Refusing to allow that to happen again, on Sunday our carload decided to depart for home earlier than the other two cars. There would be no familiar vehicle ahead of me to follow, but with three navigators, a road atlas and the Lord as our guide I figured we just might make it back to East Troy before the next week (though our goal was for that evening’s 6:30 service).
In my wildest imaginings I could not have conjured up the auto convention that occurred on the Interstate. Bumper to bumper and then a smash into my bumper (nothing serious but it definitely got our attention!). We decided to exit that monumental jam-up and turned off onto another highway. Through the city the speed limit was just 35mph, but at least the tires were rotating.

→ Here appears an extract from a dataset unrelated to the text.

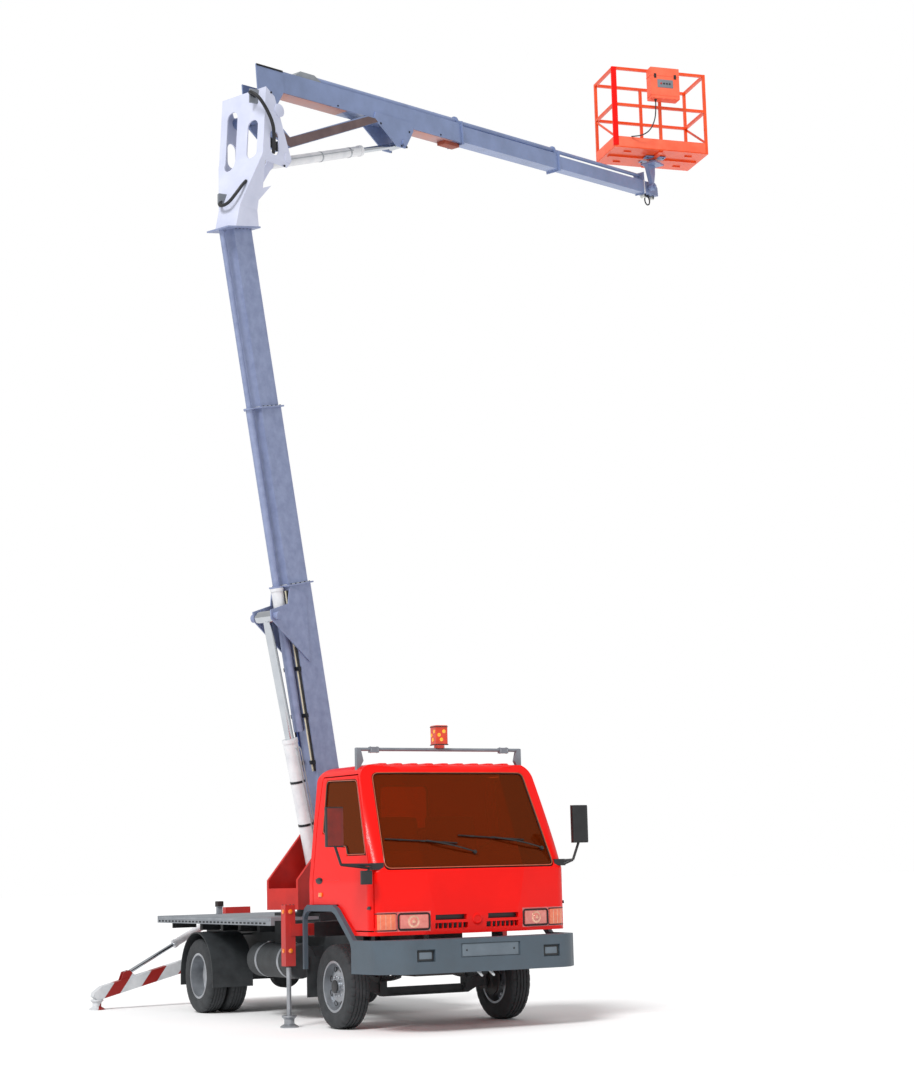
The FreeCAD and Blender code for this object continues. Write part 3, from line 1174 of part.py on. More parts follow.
def lower_boom_middle():
    tail, mouth = LOWER_ENDS[1]
    parts = telescope(LOWER_SECTIONS, 1, LOWER_DROP, LOWER_CONDUIT_Z, tail, mouth)
    parts.append(conduit(LOWER_SECTIONS[1][4], LOWER_SECTIONS[1][5], LOWER_OUTER_MOUTH - 20, mouth,
                         LOWER_CONDUIT_Z))
    return place_lower(fuse(parts))


def lower_boom_inner():
    tail, mouth = LOWER_ENDS[2]
    parts = telescope(LOWER_SECTIONS, 2, LOWER_DROP, LOWER_CONDUIT_Z, tail, mouth)
    parts.append(conduit(LOWER_SECTIONS[2][4], LOWER_SECTIONS[2][5], LOWER_ENDS[1][1] - 20, mouth,
                         LOWER_CONDUIT_Z))
    flange = box(mouth, mouth + COLLAR_THICKNESS, -150, 150, LOWER_DROP - 200, LOWER_CONDUIT_Z + 60)
    parts.append(flange)
    return place_lower(fuse(parts))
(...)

However, after hitting potholes the size of our other car and wandering around in questionable neighborhoods, we decided that four small-town women belonged back on the I-system, no matter the congestion.

Well, there I was, white-knuckled once again, when one of my favorite Scriptures flashed through my vexed and befuddled mind: “Fear thou not, for I am with thee; be not dismayed, for I am thy God: I will strengthen thee, yea I will help thee…” (Isaiah 41:10). He did do, as He always does, what He promised. “And it shall come to pass in the day that the Lord shall give thee rest…from thy fear” (Isaiah 14:3). Though still in the midst of more cars in one place than Henry Ford ever fantasized about, my fear was at rest. I relaxed. We returned. And we rejoiced!